**EXERCISE INSTRUCTIONS:** Write the count of lines that contain the word "Blender" and nothing else.

**LISTING:**
========
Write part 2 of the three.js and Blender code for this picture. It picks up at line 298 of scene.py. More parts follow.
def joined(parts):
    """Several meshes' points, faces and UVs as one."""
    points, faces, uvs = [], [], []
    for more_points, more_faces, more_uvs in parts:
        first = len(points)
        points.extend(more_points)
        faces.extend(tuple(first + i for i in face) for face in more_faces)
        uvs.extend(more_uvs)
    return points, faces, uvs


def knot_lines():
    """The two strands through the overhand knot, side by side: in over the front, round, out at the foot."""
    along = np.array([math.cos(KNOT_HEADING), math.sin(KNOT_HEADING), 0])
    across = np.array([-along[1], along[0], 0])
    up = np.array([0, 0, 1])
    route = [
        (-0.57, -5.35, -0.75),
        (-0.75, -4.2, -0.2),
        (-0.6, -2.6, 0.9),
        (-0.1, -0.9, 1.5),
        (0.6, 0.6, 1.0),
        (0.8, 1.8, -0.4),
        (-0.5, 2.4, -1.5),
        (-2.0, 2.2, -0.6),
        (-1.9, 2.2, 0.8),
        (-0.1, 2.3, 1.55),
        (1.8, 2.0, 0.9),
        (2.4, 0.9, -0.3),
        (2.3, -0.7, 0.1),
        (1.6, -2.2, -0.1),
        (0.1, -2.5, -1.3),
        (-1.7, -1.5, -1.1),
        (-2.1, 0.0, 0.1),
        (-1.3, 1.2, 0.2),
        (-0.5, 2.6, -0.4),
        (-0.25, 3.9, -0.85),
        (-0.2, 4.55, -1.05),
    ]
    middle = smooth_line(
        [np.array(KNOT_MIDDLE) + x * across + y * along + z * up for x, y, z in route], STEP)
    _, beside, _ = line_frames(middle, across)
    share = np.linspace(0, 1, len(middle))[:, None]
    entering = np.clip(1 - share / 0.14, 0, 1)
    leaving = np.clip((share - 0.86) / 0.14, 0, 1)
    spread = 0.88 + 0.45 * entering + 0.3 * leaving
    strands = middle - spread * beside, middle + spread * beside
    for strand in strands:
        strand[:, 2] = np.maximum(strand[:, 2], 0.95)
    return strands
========
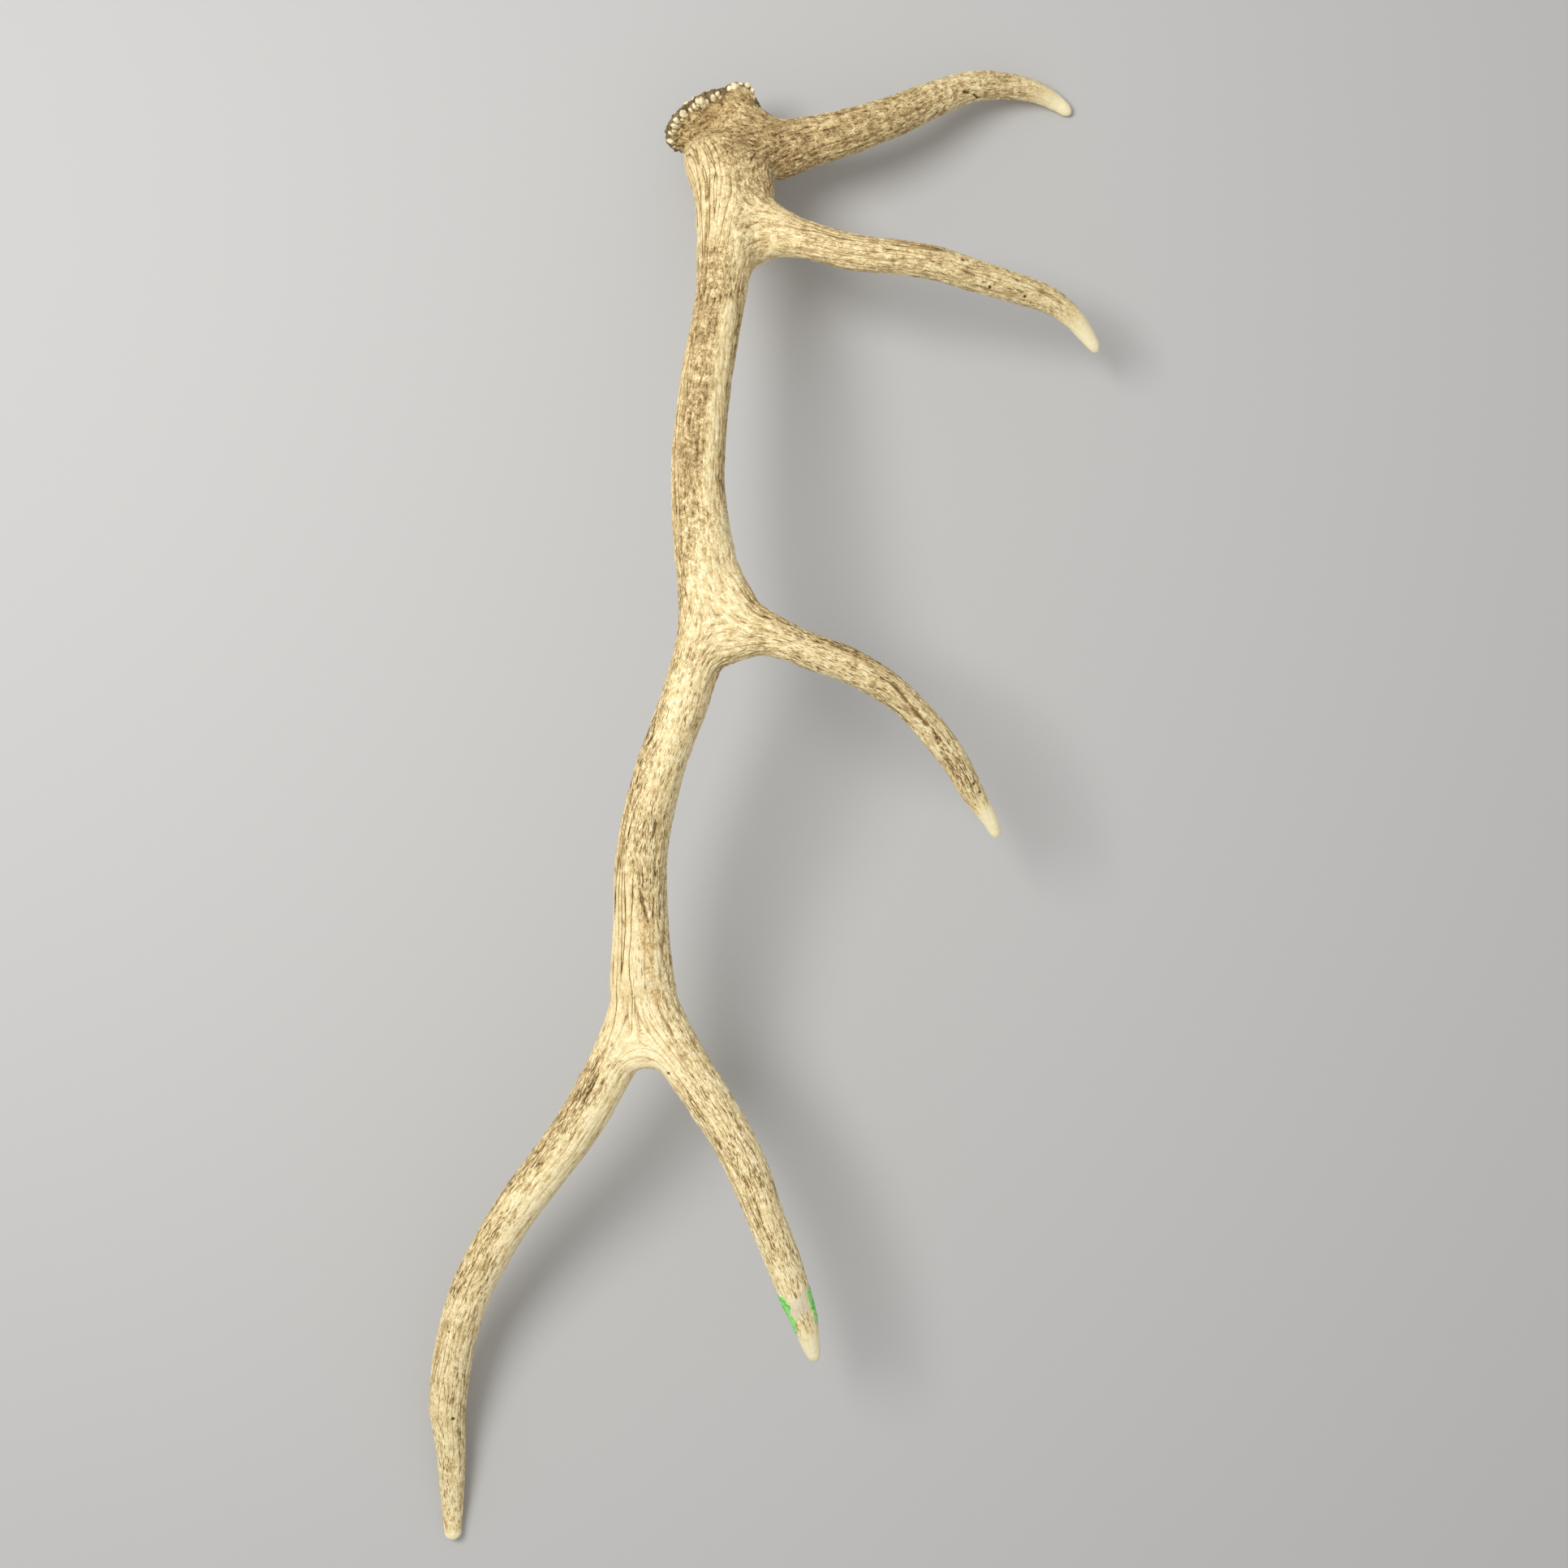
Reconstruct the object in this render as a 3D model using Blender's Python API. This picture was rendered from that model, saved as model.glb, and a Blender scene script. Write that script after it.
========
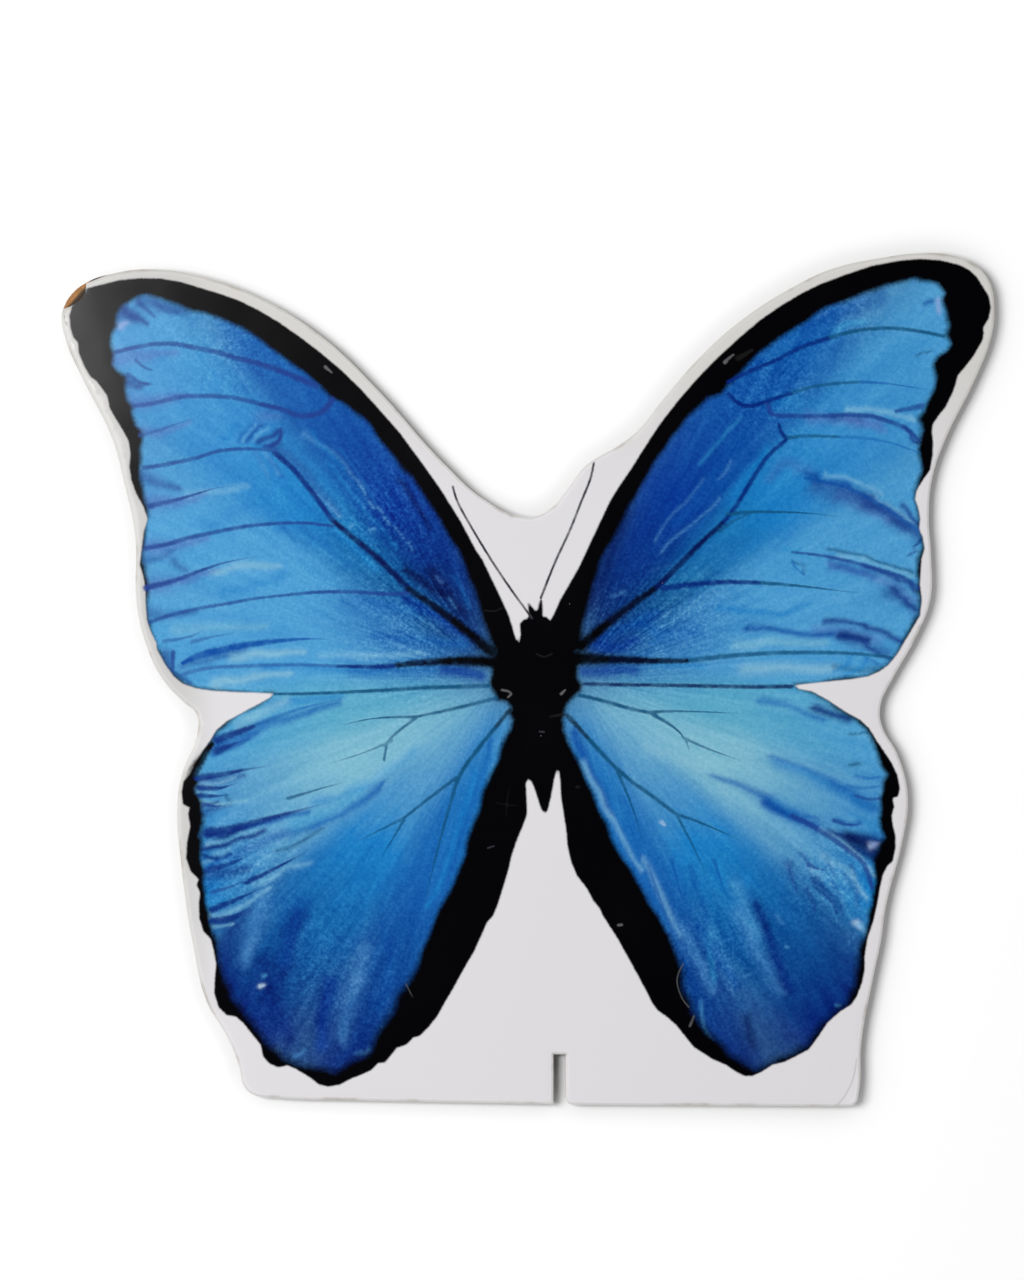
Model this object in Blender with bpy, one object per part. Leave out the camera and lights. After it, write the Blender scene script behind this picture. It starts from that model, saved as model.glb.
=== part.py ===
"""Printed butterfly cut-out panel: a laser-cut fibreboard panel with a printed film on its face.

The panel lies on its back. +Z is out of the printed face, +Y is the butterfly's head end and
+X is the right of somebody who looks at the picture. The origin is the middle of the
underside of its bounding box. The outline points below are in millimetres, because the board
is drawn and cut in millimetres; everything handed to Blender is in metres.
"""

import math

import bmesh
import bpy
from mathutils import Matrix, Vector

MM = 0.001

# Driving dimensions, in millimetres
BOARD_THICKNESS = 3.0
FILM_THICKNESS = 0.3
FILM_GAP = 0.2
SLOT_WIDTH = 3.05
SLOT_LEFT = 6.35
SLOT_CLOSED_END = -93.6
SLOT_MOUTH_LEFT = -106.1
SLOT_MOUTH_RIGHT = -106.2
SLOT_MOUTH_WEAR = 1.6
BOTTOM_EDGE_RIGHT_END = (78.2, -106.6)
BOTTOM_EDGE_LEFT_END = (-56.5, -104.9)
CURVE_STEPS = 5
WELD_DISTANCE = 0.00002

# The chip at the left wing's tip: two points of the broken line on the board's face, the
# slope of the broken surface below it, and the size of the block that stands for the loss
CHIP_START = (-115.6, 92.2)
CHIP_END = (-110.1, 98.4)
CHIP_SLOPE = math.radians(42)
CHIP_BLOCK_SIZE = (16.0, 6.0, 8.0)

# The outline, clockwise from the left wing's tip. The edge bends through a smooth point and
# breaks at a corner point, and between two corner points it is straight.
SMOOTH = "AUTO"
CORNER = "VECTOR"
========
**SOLUTION:** 4